Flying Back Over the Cuckoo's Nest

I first saw "One Flew Over the Cuckoo's Nest" in 1975 while I was in college and readily identified with the hell-raising, force-of-nature R. P. McMurphy portrayed by Jack Nicholson. McMurphy represented rebellious individuality and freedom in opposition to the establishment's spirit-crushing conformity machine.

Five years later I was a behavior specialist in a secure facility serving young men with mental retardation who had committed felonies. Barely 22 years old and working in an environment with sometimes alarming levels of violence and aggression, I began to regard Nurse Ratchett with more sympathy.

After more than a quarter century in the field, with much time learning, reflecting, and making more mistakes than I can count, I view things from a certain vantage point. I now see all the characters in the story - staff and patients alike - as casualties of a corrosive process of institutionalization. McMurphy may have had brain tissue extirpated, but Ratchett has lost whole parts of her soul.

"One Flew Over the Cuckoo's Nest" is full of operatic moments and epic confrontations. It's theater, not reality, but it holds a mirror up to a reality with which many of us are uncomfortably familiar. Nurse Ratchett is a caricature, but I've known many of her real-life referents, professionals with power over people's lives, who had neither the wisdom nor humility to use that power responsibly. I've also seen decent people with good intentions lose their way with tragic results. In my experience, poor working conditions, weak leadership, unprocessed trauma, inadequate supervision, and ineffective training can be insidious and nearly as destructive as laziness, arrogance, fear, and selfishness. In this way Ratchetts are made as often as they are born.

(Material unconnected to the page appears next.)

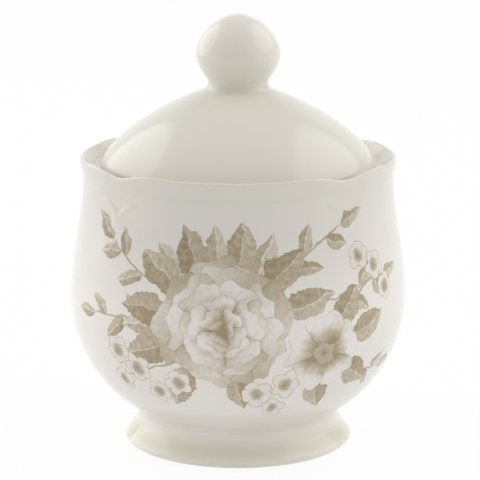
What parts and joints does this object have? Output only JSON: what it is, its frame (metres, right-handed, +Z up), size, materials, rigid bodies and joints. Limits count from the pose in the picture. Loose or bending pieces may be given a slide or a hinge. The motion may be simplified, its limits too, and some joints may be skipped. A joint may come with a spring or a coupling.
{
  "type": "sugar bowl",
  "caption": "Round-bellied porcelain sugar bowl on a pedestal foot, with a dented lip and a lift-off domed lid that has a ball knob and a locating flange.",
  "frame": {"origin": "centre of the foot's underside, on the table", "axes": "+Z up along the bowl's axis towards the knob; -Y is the front, between two of the lip's dents"},
  "size_m": [0.104, 0.104, 0.1351],
  "materials": {
    "body_glaze": "glossy ivory-white glaze on porcelain",
    "foot_glaze": "glossy cream glaze on porcelain, with a bare standing ring",
    "lid_glaze": "glossy cream glaze on porcelain"
  },
  "bodies": {
    "bowl": {"bowl_body": "body_glaze", "foot_ring": "foot_glaze"},
    "lid": {"lid_dome": "lid_glaze", "lid_flange": "lid_glaze", "lid_knob": "lid_glaze"}
  },
  "joints": [
    {"name": "lid_lift", "type": "slide", "parent": "bowl", "child": "lid", "axis": [0, 0, 1], "range_m": [0, 0.08]}
  ]
}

The soul-erosion on all sides can be subtle and quiet, progressing unnoticed like a malignancy. Neurologist and teacher Oliver Sacks chronicles this process in A Leg to Stand On, a memoir of his own hospitalization and rehabilitation from a life-altering accident. While hiking in Norway, Sacks fell off a cliff, fleeing from a murderous bull (I kid you not; read the book). The quadriceps in his left leg tore completely loose from the patella and his femoral nerve was damaged, leaving him without sensation or motor control. Completely alone on the mountain, Sacks realized he would die unless he dragged his body back down the trail to reach help, which he did.

As in all his books, Sacks takes the reader on a journey through neurological phenomena and the human experience. This time, he shares his personal story of struggling to recover from a devastating injury while enduring spirit-withering treatment at the hands of his medical caregivers. Perhaps most interesting, after being moved from a room in which he'd been confined for several weeks, the author discovered that his visual field, at least the stereoscopic component, had shrunken to conform to the dimensions of that room. Everything within the boundaries of his confinement was clearly three dimensional, but the world beyond it was curiously flat and less distinct. His vision had accommodated to the diminished size of his world. In due course his vision normalized, but the experience provided a profound insight into what it means to be a patient and what is involved in recovery.

With each step, each advance, one's horizons expanded, one stepped out of a contracted world - a world one hadn't realized was so contracted. I found this in every sphere, physiological and existential...

We speak, glibly, of "institutionalization," without the smallest personal sense of what is involved - how insidious, and universal, is the contraction in all realms... and how swiftly it can happen to anyone, to oneself.

The implication for those of us supporting people with psychiatric, developmental, and physical disabilities is clear. The people we support live in very small worlds, worlds often kept small by the manner in which we deliver services. Helping people expand the size of their worlds -socially, vocationally, physically, emotionally, recreationally, and existentially - must be a top priority. Institutionalization isn't about the kind of buildings or real estate one occupies, it's about the loss of power, movement, freedom, and vision.

But how do we keep ourselves from becoming institutionalized?

Oliver Sacks points out that the process is often unseen and unheard, and can overtake any of us unaware. Awareness and the will to resist institutionalizing influences in ourselves and in others is a good start. Reflecting on our own practices and questioning our assumptions can keep us from becoming lazy or lapsing into superstition. Celebrating successes - individual and group - can keep us positively focused. Practicing honesty and individual integrity, honoring the good work of others, courageously confronting our colleagues when needed, receiving praise with grace and correction with gratitude, and perhaps most importantly of all, approaching the lives of others with humility, are all ways we can keep our humanity as we help others to live full lives.